By Greg Girard, The Magenta Foundation, April 1 2007, 224 pages

Photographer Greg Girard captures the degradation of Shanghai's historic landscapes, providing raw and contradicting images as China's economic hotspot ceaselessly undergoes a modern face-lift. His five-year endeavour brought him through the buildings, shops, homes, and neighbourhoods of a place where the politics of historic neglect meet that of eager all-out metropolitan development. Shanghai, he says, is "a city in the process of dismantling its history to accommodate China's new cosmopolitan vision of itself." The Canadian native has lived in Shanghai since 1998, allowing him to frame his images with an anthropological eye - depicting the real people of this changing environment he has come to know. Editorial work of his appears in publications such as Time, Newsweek, Fortune, and The New York Times Magazine, and now his Phantom Shanghai is being represented by the Monte Clark Gallery in Toronto. Sci-fi writer William Gibson provides the book's foreword.
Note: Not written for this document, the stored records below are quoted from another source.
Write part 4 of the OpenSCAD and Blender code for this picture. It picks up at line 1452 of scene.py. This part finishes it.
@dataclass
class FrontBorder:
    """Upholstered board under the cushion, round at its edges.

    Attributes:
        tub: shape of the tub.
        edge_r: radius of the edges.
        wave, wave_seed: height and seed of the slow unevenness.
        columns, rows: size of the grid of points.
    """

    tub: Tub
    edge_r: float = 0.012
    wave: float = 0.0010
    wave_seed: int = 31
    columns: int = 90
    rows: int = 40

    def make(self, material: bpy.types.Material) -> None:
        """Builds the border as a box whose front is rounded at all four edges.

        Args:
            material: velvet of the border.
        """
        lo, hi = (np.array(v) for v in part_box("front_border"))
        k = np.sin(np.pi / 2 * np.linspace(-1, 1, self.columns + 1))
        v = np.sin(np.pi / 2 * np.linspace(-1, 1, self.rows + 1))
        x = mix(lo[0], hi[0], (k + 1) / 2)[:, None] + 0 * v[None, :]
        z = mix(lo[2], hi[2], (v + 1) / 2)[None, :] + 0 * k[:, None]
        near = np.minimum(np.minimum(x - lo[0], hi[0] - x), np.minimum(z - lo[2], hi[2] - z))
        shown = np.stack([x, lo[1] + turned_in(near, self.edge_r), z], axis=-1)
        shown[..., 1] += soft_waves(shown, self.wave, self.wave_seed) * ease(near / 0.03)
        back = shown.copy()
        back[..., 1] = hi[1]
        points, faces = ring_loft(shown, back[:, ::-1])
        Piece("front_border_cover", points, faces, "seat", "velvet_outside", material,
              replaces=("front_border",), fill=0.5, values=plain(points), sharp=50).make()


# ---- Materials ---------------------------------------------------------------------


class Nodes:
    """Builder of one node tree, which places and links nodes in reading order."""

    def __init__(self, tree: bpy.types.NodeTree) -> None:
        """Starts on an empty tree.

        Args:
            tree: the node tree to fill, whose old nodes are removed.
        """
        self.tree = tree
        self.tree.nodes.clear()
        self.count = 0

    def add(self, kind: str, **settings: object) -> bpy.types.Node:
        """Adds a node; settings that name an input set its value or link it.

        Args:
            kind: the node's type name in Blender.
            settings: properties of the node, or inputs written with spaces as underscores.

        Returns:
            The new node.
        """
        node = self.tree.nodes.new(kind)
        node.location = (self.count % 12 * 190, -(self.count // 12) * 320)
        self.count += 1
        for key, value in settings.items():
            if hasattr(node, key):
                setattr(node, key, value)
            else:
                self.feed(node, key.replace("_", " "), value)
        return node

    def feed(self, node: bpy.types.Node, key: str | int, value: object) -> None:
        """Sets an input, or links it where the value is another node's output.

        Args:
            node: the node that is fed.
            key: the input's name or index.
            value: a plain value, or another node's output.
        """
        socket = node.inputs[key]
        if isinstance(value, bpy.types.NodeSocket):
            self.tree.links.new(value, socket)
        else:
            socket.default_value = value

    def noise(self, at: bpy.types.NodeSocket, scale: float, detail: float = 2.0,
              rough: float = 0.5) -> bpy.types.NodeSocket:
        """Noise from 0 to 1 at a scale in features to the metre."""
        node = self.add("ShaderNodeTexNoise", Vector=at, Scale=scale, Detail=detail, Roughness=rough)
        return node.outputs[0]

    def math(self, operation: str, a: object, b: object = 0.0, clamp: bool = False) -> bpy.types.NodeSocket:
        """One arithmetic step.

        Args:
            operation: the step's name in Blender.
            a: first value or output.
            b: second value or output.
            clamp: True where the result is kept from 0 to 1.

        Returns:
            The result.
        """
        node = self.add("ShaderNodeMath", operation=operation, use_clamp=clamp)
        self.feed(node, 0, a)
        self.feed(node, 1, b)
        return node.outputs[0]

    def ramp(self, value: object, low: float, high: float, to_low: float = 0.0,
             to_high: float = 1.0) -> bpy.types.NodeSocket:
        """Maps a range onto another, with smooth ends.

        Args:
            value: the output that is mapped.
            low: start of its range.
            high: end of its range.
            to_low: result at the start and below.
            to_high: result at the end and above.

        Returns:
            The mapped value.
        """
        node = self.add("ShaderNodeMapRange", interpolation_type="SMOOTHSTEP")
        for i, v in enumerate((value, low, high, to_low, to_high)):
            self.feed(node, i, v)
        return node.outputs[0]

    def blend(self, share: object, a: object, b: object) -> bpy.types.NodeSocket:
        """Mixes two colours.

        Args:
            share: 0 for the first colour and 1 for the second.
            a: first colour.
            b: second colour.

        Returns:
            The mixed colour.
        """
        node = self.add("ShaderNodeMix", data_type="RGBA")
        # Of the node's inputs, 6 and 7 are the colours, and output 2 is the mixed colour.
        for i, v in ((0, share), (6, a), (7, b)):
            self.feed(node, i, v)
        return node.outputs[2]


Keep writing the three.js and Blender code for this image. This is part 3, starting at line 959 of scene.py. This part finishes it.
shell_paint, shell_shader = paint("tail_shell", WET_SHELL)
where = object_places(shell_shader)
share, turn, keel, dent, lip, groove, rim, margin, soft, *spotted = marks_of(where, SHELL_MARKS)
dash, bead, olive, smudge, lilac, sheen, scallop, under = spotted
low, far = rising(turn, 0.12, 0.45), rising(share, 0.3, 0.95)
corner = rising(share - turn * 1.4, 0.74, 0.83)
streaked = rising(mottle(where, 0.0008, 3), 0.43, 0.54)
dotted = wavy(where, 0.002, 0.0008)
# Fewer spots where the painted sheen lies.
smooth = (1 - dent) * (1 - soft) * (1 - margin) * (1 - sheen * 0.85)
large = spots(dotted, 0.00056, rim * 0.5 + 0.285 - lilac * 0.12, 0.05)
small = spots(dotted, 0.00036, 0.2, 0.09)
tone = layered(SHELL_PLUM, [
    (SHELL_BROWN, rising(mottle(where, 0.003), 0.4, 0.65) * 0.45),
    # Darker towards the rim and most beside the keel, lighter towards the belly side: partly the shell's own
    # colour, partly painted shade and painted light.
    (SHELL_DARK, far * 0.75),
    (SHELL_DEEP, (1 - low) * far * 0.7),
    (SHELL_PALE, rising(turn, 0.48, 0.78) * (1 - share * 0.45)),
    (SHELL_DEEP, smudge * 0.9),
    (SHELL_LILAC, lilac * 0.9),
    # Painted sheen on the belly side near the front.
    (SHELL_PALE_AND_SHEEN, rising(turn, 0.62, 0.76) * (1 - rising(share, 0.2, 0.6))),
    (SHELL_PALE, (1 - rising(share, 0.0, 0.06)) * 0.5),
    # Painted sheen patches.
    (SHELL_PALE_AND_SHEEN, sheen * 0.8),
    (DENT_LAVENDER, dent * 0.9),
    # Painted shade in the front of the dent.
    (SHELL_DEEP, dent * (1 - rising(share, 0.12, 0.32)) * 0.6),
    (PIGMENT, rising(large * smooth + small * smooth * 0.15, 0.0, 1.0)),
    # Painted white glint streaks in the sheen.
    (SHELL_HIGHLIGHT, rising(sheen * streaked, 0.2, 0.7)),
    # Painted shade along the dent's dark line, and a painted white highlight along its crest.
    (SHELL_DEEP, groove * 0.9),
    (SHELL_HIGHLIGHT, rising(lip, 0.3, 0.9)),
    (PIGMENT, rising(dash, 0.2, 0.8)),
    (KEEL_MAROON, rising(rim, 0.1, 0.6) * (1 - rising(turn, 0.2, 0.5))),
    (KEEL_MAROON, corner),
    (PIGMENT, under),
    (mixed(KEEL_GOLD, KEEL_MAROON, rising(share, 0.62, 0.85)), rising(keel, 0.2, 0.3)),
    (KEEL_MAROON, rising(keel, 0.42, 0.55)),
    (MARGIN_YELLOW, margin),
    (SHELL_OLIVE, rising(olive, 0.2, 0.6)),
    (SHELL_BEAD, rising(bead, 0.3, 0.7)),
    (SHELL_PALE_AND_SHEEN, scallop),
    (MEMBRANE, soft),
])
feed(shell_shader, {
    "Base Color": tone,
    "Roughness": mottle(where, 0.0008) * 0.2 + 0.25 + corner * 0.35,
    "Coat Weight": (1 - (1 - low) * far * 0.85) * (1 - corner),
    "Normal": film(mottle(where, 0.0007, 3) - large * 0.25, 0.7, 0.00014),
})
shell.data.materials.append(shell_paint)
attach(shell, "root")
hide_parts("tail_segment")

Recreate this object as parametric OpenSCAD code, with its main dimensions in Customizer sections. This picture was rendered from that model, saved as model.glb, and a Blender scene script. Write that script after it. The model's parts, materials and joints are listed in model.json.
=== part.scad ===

China Road: A Journey into the Future of a Rising Power

By Rob Gifford, Random House, May 29 2007,352 pages

Gifford, an acclaimed reporter for National Public Radio in the United States, takes readers along on his journey from east to west on Route 312 - China's equivalent of Route 66, the famous American interstate highway. From Shanghai's thriving economic centre to the desolate boarder of Kazakhstan, Gifford reveals life in China from one end of the socio-economic spectrum to the other. From talk-show hosts to Tibetan monks, peasants to yuppies, Gifford travels one of the major highways that tens of millions now migrate along toward various burgeoning urban areas around the country. "Rob Gifford has found the perfect road trip," says Peter Hessler, author of bestsellers River Town and Oracle Bones. "His years in China have given him a keen eye and a deep understanding of the country's contradictions; he's the perfect guide to this magnificent road from Shanghai to the Kazakhstan border." He rides with a Shanghai jeep club, hitchhikes across the Gobi desert, and sings karaoke with migrant workers at truck stops. But, besides providing colourful accounts, Gifford also wants to leave a more lasting impression: serious problems lurk ahead, and neither China nor the West can ignore that.